To ensure his wall isn’t threatened by malicious children, Trump continues to insist 5,000 troops with black paint and barbed wire are needed on the Mexican border to protect America’s most disingenuous icon.
Using our young soldiers for menial tasks instead of training them for war is a huge disservice to the country and the armed forces. Every soldier and Marine is taught that walls and other barriers are merely annoying speed bumps.
Adapt, improvise, and overcome is the American warfighters’ creed and there they are, painting a rusty wall.
The bored troops at the border represent almost two combat brigades that are not ready to fight when the world is. At the same time, the Army is paying its desperately needed young soldiers as much as $81,000 to re-enlist.
Unless the Republicans facilitating the disgrace begin falling on their swords, Trumpian governance will continue to prevail despite his inability to produce a single believable reason to defend his border emergency.
Dangerous Donald’s machinations do provide one unintended consequence. When the principle of “follow the money” is applied, it points to billions of dollars flowing to remote, mysterious military outposts around the world. Meanwhile, the mundane but essential task of taking care of our service members families receives short shrift.
At Chievres Air Base, Belgium, the Europe West District Superintendent’s Office needed $14,305,000 it was no longer going to get, the Pentagon announced without further explanation.
The item sounded innocuous until a little digging revealed the West District is a U.S. military and DOD civilian school system that operates elementary and secondary schools from England to Germany for military dependents. Because it isn’t in Moscow Mitch McConnell’s congressional district, the jilted students at the essential endeavor received no attention at all.
The children who attend the West District’s eight widely separated school systems are the sons and daughters of airmen, soldiers, and all-branch NATO personnel in England, Belgium, the Netherlands, Luxembourg and Germany.
It isn’t as if the Pentagon doesn’t have enough money to simultaneously build Trump’s wall, fix the schools, improve the bases and still have money left over. Walls are so stupid even Congress realized it immediately and denied Trump the money.

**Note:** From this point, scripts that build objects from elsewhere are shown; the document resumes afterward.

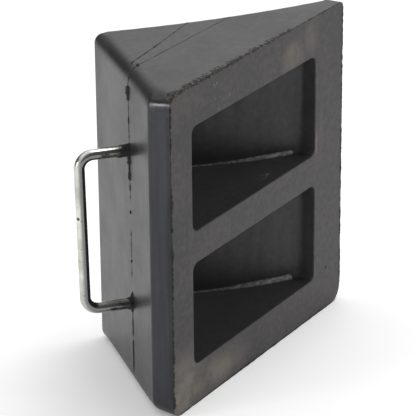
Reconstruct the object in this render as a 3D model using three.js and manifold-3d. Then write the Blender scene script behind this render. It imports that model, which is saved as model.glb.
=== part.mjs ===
// Moulded rubber wheel chock with a bent steel bar handle, stood on one of its triangular sides.
// Millimetres. X runs along the sole from the heel to the toe, Y away from the sole towards the
// ridge, and Z up across the chock's width. The origin is under the middle of the bounding box,
// on the surface that the chock stands on.

import * as THREE from 'three';
import { mergeVertices } from 'three/addons/utils/BufferGeometryUtils.js';
import Module from 'manifold-3d';

const wasm = await Module();
wasm.setup();

// Section of the wedge: a sole, an upright heel, the sloping back face, the ridge, the hollow
// wheel face and a blunt toe. It is drawn with the heel's foot at 0, 0.
const WIDTH = 250;
const SOLE_LENGTH = 247;
const HEEL_HEIGHT = 18.4;
const BACK_ANGLE = THREE.MathUtils.degToRad(49.9);
const BACK_LENGTH = 140;
const TOE_HEIGHT = 15.3;
const TOE_SETBACK = 2;
const WHEEL_FACE_HOLLOW = 7;
const EDGE_RADIUS = 5.5;
const UPPER_TOE_CORNER = 4;
const LOWER_TOE_CORNER = 13;
const BACK_FILLET = 10;
const WHEEL_FILLET = 5;

// Low ribs across the wheel face, counted from the toe.
const RIB_COUNT = 10;
const RIB_PITCH = 16.3;
const FIRST_RIB = 20.5;
const RIB_HEIGHT = 1.5;
const RIB_ROOT = 1;
const RIB_FOOT = 9;
const RIB_CROWN = 3;
const RIB_END = 3;

// Two pockets, open at the sole, with a rib between them.
const POCKET_START = 28;
const POCKET_END = 205;
const POCKET_WIDTH = 80.5;
const CENTRE_RIB = 25;
const TOE_WALL = 14;
const ROOF_ANGLE = THREE.MathUtils.degToRad(41.6);
const ROOF_HOLLOW = 6.5;
const ROOF_CORNER = 9;
const MOUTH_CORNER = 6;

// Handle: a round bar bent to a U, square to the back face, with a washer on each buried end.
const BAR_RADIUS = 4;
const HANDLE_UP_BACK = 48;
const HANDLE_MIDDLE = 129;
const LEG_SPACING = 121;
const UPPER_REACH = 37.8;
const LOWER_REACH = 35.8;
const BEND_RADIUS = 10;
const LEG_DEPTH = 25;
const WASHER_RADIUS = 11;
const WASHER_THICKNESS = 3;
const WASHER_DEPTH = 20;
const COLLAR_ROOT = 3;
const COLLAR_RADIUS = 5.5;
const UPPER_COLLAR = 8;
const LOWER_COLLAR = 3;

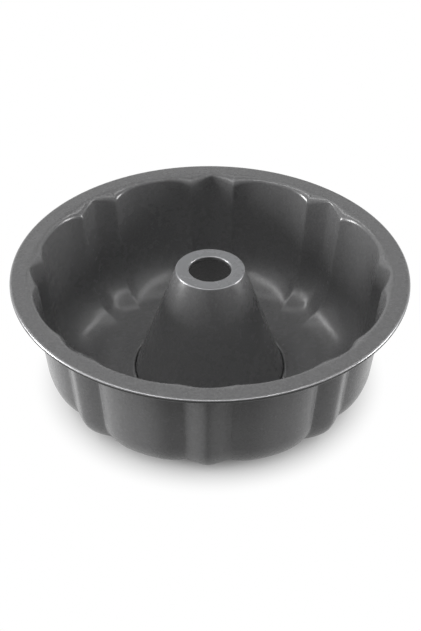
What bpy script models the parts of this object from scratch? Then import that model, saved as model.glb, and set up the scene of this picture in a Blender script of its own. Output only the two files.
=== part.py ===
"""Fluted tube pan of pressed sheet steel: a fluted body, a centre tube and the wire in the rim.

Lengths are metres and +Z is up. The pan stands on its flat foot ring at Z = 0, its axis is the
Z axis, and the middle of one pointed flute faces -Y, the front. Eight narrow pointed flutes
alternate with eight wide lobes. The tube's foot is folded round a collar at the body's centre
hole, as a lock seam, and the rim is rolled round a steel wire.
"""

import math

import bmesh
import bpy

# Sheet steel and clearances
SHEET = 0.0007
GAP = 0.0003
WIRE_GAP = 0.00035

# Overall size
RIM_RADIUS = 0.130
HEIGHT = 0.0857

# Rim and flange
CURL_RADIUS = 0.0016
FLANGE_WIDTH = 0.0136
FLANGE_FILLET_TIP = 0.0018
FLANGE_FILLET_VALLEY = 0.0085
FLANGE_FILLET_LOBE = 0.0032

# Fluted wall, cavity side, at the height of the rim
FLUTES = 8
FLUTE_TIP_OUT = 0.0011
FLUTE_HALF_WIDTH = 0.0154
FLUTE_VALLEY_IN = 0.0045
VALLEY_SOFTNESS = 0.0006
FLANK_POWER = 1.05
LOBE_POWER = 3.2
WALL_DRAFT = math.radians(6.0)
FOOT_FLUTE_SHARE = 0.9

# Foot ring and the rise of the floor to the centre hole
FOOT_RING_WIDTH = 0.0108
FLOOR_RISE_RUN = 0.0180

# Lock seam between the floor and the tube
SEAM_RADIUS = 0.0505
SEAM_LIFT = 0.0015
SEAM_DEPTH = 0.0020
COLLAR_BEND = 0.0008

# Centre tube
TUBE_TOP_RADIUS = 0.0225
TUBE_PROUD = 0.0005
TUBE_CORNER = 0.0010
TUBE_NECK_BEND = 0.0060
BORE_RADIUS = 0.0139
BORE_LIP_BEND = 0.0010
BORE_LIP_DEPTH = 0.0034

# Fineness of the mesh: sides of the round rings, and steps along each bend
RIM_SIDES = 64
TUBE_SIDES = 48
WIRE_SIDES = 8
FLANK_STEPS = 4
LOBE_STEPS = 4
LOBE_CROWDING = 1.4
CURL_STEPS = 6
FILLET_STEPS = 3
FOOT_STEPS = 7
RISE_STEPS = 3
COLLAR_STEPS = 4
BORE_LIP_STEPS = 2
TUBE_CORNER_STEPS = 3
TUBE_NECK_STEPS = 2
HEM_STEPS = 4
SHARP_EDGE = math.radians(50)

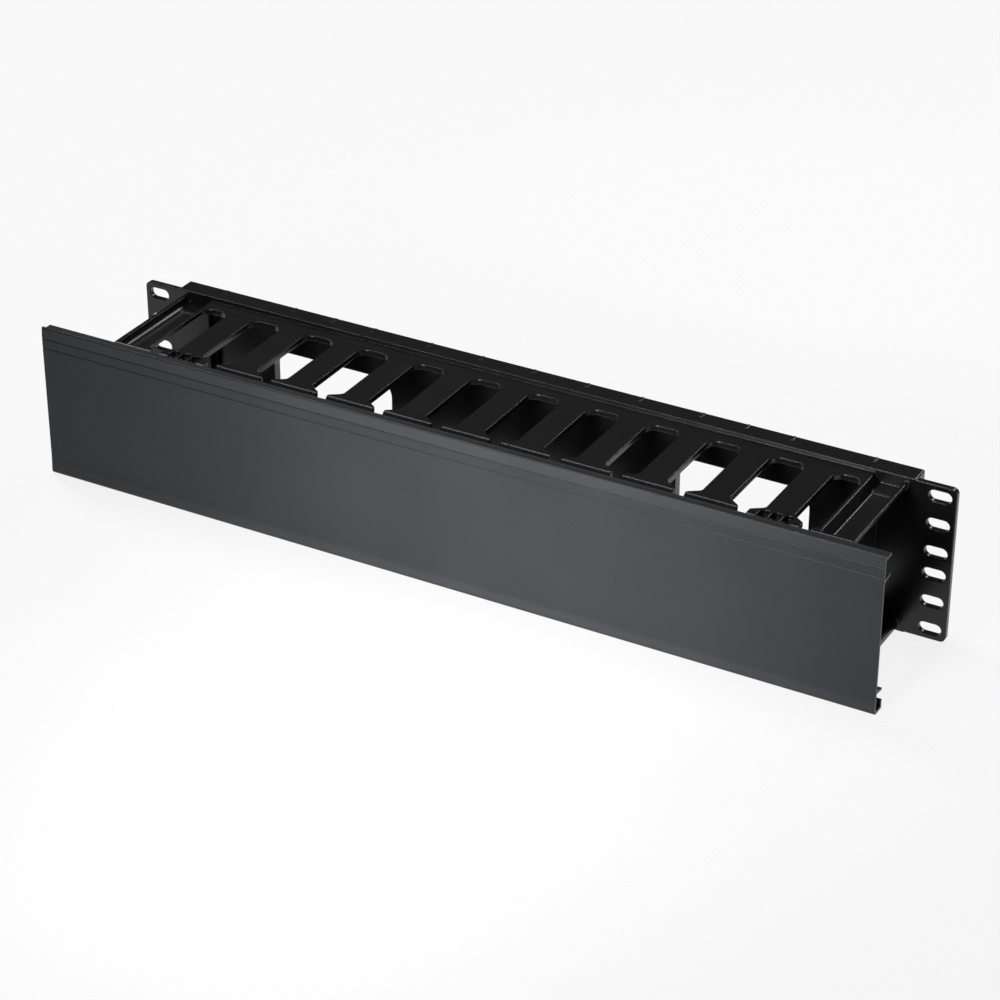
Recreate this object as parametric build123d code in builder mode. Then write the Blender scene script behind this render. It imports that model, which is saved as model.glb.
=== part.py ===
from build123d import *
import os

os.makedirs("parts", exist_ok=True)

# Frame: X across the rack, Y from the front (negative) to the back, Z up.
# Y = 0 is the face of the ears that sits on the rack rails, Z = 0 the foot of the two rack units.

# Rack standard
rack_unit = 44.45
unit_count = 2
first_row = 6.35
row_pitch = 15.875
row_count = 3
panel_width = 482.6
panel_clearance = 0.8
mount_inset = 8.75
mount_slot_length = 12.5
mount_slot_width = 6.4

# Ears
ear_width = 21.8
ear_thickness = 3.0
ear_corner = 3.0
ear_reach = 19.5

# Pan between the ears, with its two pass-through holes
wall = 2.2
pan_corner = 1.0
pan_back = 8.1
back_wall_front = 2.5
back_wall = 2.5
hole_width = 75.7
hole_height = 37.7
hole_radius = 11.0
hole_spread = 123.6
collar = 1.8

# Comb
comb_drop = 2.6
finger_count = 11
stem_width = 15.3
end_slot = 15.45
gap_width = 6.2
slot_back = -11.2
slot_back_radius = 5.7
shoulder_start = -60.2
shoulder_end = -64.7
shoulder_radius = 3.0
head_radius = 1.0
slot_lip = 1.5
slot_lip_depth = 0.9
ramp_length = 6.0
ramp_rise = 0.6

# Heads
nose_edge = -65.8
nose_front = -69.8
nose_slope = 3.1
nose_depth = 5.5
nose_radius = 2.0
square_front = -70.1
square_round = 1.6
notch_count = 3
notch_pitch = 6.4
notch_radius = 2.6
notch_depth = 2.0
notch_centre = -64.6
notch_backing = 1.0
overlap = 1.0
cut_clearance = 5.0

# End arms
arm_inset = 4.0
arm_width = 19.9
arm_depth = 4.8
arm_skin = 1.9
arm_rim = 1.9
arm_slope = 3.7
arm_cove = 3.8
arm_fillet = 1.0
arm_tip_reach = 3.25
arm_shoulder_start = -65.2
arm_shoulder_end = -66.4
arm_pad_end = -14.2
arm_pad_height = 0.5

# Cover
cover_overhang = 4.4
cover_shift = -9.4
cover_front = -81.1
cover_wall = 1.6
cover_low = 0.2
cover_above = 1.3
cover_edge_radius = 0.9
cover_foot_radius = 2.6
cover_bulge = 0.4
bulge_low = 3.4
bulge_high = 11.3
lean = 0.4
lean_drop = 6.0
groove_drops = (12.2, 6.6)
groove_depth = 0.3
groove_half = 0.6
rib_tip = -73.3
rib_wall = 1.4
rib_rake = 1.3
wedge_root = 2.2
wedge_tip = 1.2
wedge_rake = 0.9
hook_round = 0.6

# Hinge
bead_radius = 2.6
bearing_gap = 0.2
swing_gap = 0.45
hook_rise = 0.8
neck_rise = 4.55
neck_height = 1.6
stem_back = 1.0
lug_width = 20.0

# Ribs behind the back wall
back_rib = 1.4
back_rib_proud = 0.15
back_rib_pitch = 31.55
back_rib_beside = 25.4
back_rib_inset = 6.3

# Places that follow from the values above
rack_height = rack_unit * unit_count
panel_height = rack_height - panel_clearance
pan_width = panel_width - 2 * ear_width
ear_inner = pan_width / 2 - ear_reach
mount_columns = panel_width / 2 - mount_inset
mount_rows = [unit * rack_unit + first_row + i * row_pitch for unit in range(unit_count) for i in range(row_count)]
middle = rack_height / 2
comb_top = rack_height - comb_drop
comb_under = comb_top - wall
arm_outer = pan_width / 2 - arm_inset
arm_inner = arm_outer - arm_width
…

After a 2.6 percent pay increase in the incredible $716 billion 2019 defense budget, on top of the $692 billion the Pentagon received in 2018, the military is in Fat City. So fat in fact, Trump’s unsustainable borrowing habits had pushed the national debt to $22.5 trillion by this past Saturday night.
The Pentagonians, despite spending like mad shoppers, still failed to spend $27.7 billion of the 2018 defense budget, according to a report from the Department of Defense Inspector General.
It was a remarkable achievement considering a new Boeing F-18 Hornet costs $47 million a copy and a Lockheed Martin F-35B Lightning II costs $122 million. Not buying just one Lightning II would pay for all the needs of all the schools in the military’s worldwide system.
The Air Force and Navy aren’t the only culprits of incredible over-indulgence. In 2018, then Army Secretary Mark Esper considered telling Congress the Army did not have enough time to spend all the $67.6 billion Congress gave it to fuel and maintain the Army’s mobile equipment.
Esper’s original 2018 request was for $49 billion to power the Army’s humongous fleet of combat and support vehicles. Then he inexplicably asked Congress for an additional $17.6 billion that Esper later discovered was not spent because his generals couldn’t run through it fast enough.
Call it Catch-22, because vehicular operations are deemed discretionary spending, Congress says use it or lose by the end of the same fiscal year or it is appropriated. Esper decided not to mention it again.
Trump, for one, thinks Congress is an inexhaustible ATM for his egocentric whims. It is not hard to imagine why.
My late grandfather, a salty, retired chief bosun’s mate who served 33 years on U.S. Navy destroyers, used to tell us how his frugal officers demanded that their men save string.
Not anymore! The days of wooden ships and iron men with string are gone, replaced by unapologetic dilatants who prefer kowtowing to a would be king than diligently serving our nation.